Het astrolabium Michel Roelens Katholieke Hogeschool Limburg; Maria-Boodschaplyceum Brussel
Meer dan duizend jaar lang was het astrolabium het meest gebruikte instrument in de Arabische wereld en in Europa, als klok, als kompas en om de positie van de zon en de sterren te voorspellen. De deelnemers krijgen een model van een astrolabium dat in het jaar 985 door Khujandi in Bagdad is ontworpen. In het eerste deel van de workshop wordt geleerd om met het astrolabium te werken. Daarna gaan we in op de wiskundige principes waarop het astrolabium gebaseerd is. De stereografische projectie die de sterrenhemel op een platte schijf afbeeldt, heeft de leuke eigenschap dat cirkels van de hemelsfeer afgebeeld zijn als cirkels op het astrolabium. Met het materiaal van deze workshop kun je leerlingen beter leren begrijpen hoe de zon, de aarde en de sterren ten opzichte van elkaar bewegen (een context die in de geschiedenis aanleiding heeft gegeven tot veel wiskunde). Bovendien is het belangrijk dat leerlingen inzien dat wiskunde in verschillende culturen is ontstaan en van de ene naar de andere cultuur is doorgegeven.

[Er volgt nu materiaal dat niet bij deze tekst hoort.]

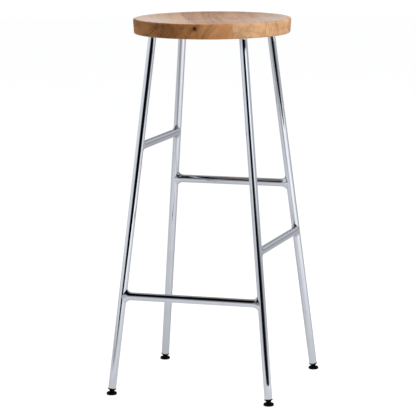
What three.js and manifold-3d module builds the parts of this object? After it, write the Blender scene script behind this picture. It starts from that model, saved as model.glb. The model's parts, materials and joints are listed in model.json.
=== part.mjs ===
// A round wooden bar stool on four splayed tube legs, with footrest rungs at four different heights.
// Millimetres, +Z up, the front faces -Y, and the origin is on the floor under the middle of the seat.

import * as THREE from "three";
import { mergeVertices } from "three/addons/utils/BufferGeometryUtils.js";
import Module from "manifold-3d";

const wasm = await Module();
wasm.setup();

// Overall sizes
const OVERALL_HEIGHT = 750;
const SEAT_DIAMETER = 318;
const LEG_SPACING_AT_FLOOR = 331; // leg centre to leg centre along one side

// Clearances
const FIT_GAP = 0.3; // between two pieces that touch or fit into each other
const GLUE_GAP = 0.3; // between two staves

// Seat
const SEAT_THICKNESS = 30;
const SIDE_TAPER = 1.5; // how much smaller the radius is at the underside
const TOP_ROUND = 4;
const BOTTOM_ROUND = 3;
const RIM_WIDTH = 14; // from the seat's edge to the dish
const DISH_DEPTH = 6;
const STAVE_COUNT = 5;
const LEFT_STAVE_WIDTH = 39; // from the seat's edge to the first glue line
const RIGHT_STAVE_WIDTH = 69; // from the last glue line to the seat's edge
const STAVE_TURN = THREE.MathUtils.degToRad(25); // the staves run this far round from front-to-back

// Mounting cross, let into the underside of the seat
const LEG_INSET = 26; // from the seat's edge to a leg's centre at the underside
const PLATE_THICKNESS = 4;
const ARM_WIDTH = 34;

// Screws
const SCREW_DIAMETER = 4.5;
const SCREW_HEAD_DIAMETER = 9;
const SCREW_HEAD_HEIGHT = 2.8;
const SCREW_POINT = 5; // length of the pointed end
const WOOD_OVER_SCREW = 4.5; // left between a screw's point and the bottom of the dish
const INNER_SCREW_RADIUS = 30; // from the middle of the cross
const OUTER_SCREW_TO_LEG = 25; // from the outer screw to the leg's centre

// Tubes of the legs and rungs
const TUBE_DIAMETER = 16;
const TUBE_WALL = 1.5;

// Rungs
const LOWEST_RUNG_HEIGHT = 200;
const RUNG_STEP = 100; // each rung is this much higher than the one before
const FLARE_RADIUS = 13; // curve of the trumpet end
const FLARE_RISE = 6.5; // the trumpet's lip above the plain tube

// Glides: a plug in each leg carries a ball under a collar, and a pad tilts on the ball. A flared skirt
// below the collar covers the top of the pad's socket.
const BALL_DIAMETER = 7.2;
const NECK_DIAMETER = 4;
const COLLAR_DIAMETER = 17;
const COLLAR_THICKNESS = 2;
const SKIRT_HEIGHT = 3.1; // from the skirt's lower edge to the collar's underside
const SKIRT_WALL = 0.7; // at the lower edge
const SKIRT_ABOVE_MOUTH = 0.55; // from the socket's mouth to the skirt's lower edge
const PLUG_LENGTH = 18;
const PLUG_CHAMFER = 1.5;
const PAD_DIAMETER = 21;
const PAD_HEIGHT = 6; // to the shoulder
const PAD_FLOOR = 1.2; // under the socket
const PAD_BOTTOM_ROUND = 2;
const PAD_TOP_ROUND = 3.2;
const SOCKET_WALL = 1.3;
const SOCKET_LIP = 2.3; // the socket's mouth above the ball's centre

// Fineness of the round shapes
const SEAT_SIDES = 60;
const TUBE_SIDES = 20;
const PAD_SIDES = 16;
const SCREW_SIDES = 12;
const FLARE_STEPS = 4;
const BALL_STEPS = 6;
const SKIRT_STEPS = 3;

// Sizes that follow
const seatRadius = SEAT_DIAMETER / 2;
const dishRadius = seatRadius - RIM_WIDTH;
const underside = OVERALL_HEIGHT - SEAT_THICKNESS;
const tubeRadius = TUBE_DIAMETER / 2;
const ballRadius = BALL_DIAMETER / 2;
const socketRadius = ballRadius + FIT_GAP;
const domeRadius = socketRadius + SOCKET_WALL;
const ballHeight = PAD_FLOOR + socketRadius;
const legTopRadius = seatRadius - LEG_INSET; // from the stool's axis to a leg's centre, at the underside
const legFloorRadius = (LEG_SPACING_AT_FLOOR / 2) * Math.SQRT2;
const legLean = Math.atan2(legFloorRadius - legTopRadius, underside);
const sideSlope = Math.tan(legLean) / Math.SQRT2; // a leg's lean as seen square to one side
const saddleRadius = tubeRadius + FIT_GAP;

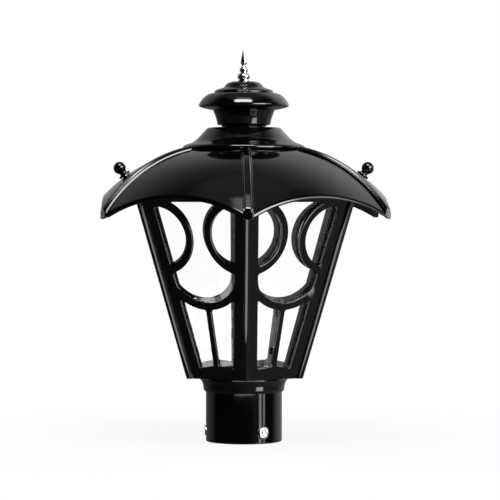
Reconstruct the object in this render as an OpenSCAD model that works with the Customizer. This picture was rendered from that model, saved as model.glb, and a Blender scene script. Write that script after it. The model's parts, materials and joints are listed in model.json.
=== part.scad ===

Kansverdelingen en inductieve statistiek met Geogebra Brecht Dekeyser Geogebra instituut Vlaanderen
Inductieve statistiek, kansverdelingen en Geogebra: het lijkt geen vanzelfsprekend huwelijk. Geogebra is toch vooral geschikt voor meetkunde? Die bewering was twee jaar geleden misschien waar, maar de nieuwe versies zijn heel gebruiksvriendelijk en bieden tal van mogelijkheden om statistiek te demonstreren aan je leerlingen: dynamische gegevens, rekenen in het rekenblad en zelfs een speciale statistiek-applet. We bekijken uitgebreid de normale en de binomiale verdeling, maken berekeningen met deze verdelingen, en tonen het verband tussen beiden aan met behulp van Geogebra. Je krijgt ideeën mee om hiermee aan de slag te gaan en zo je les nog dynamischer te maken.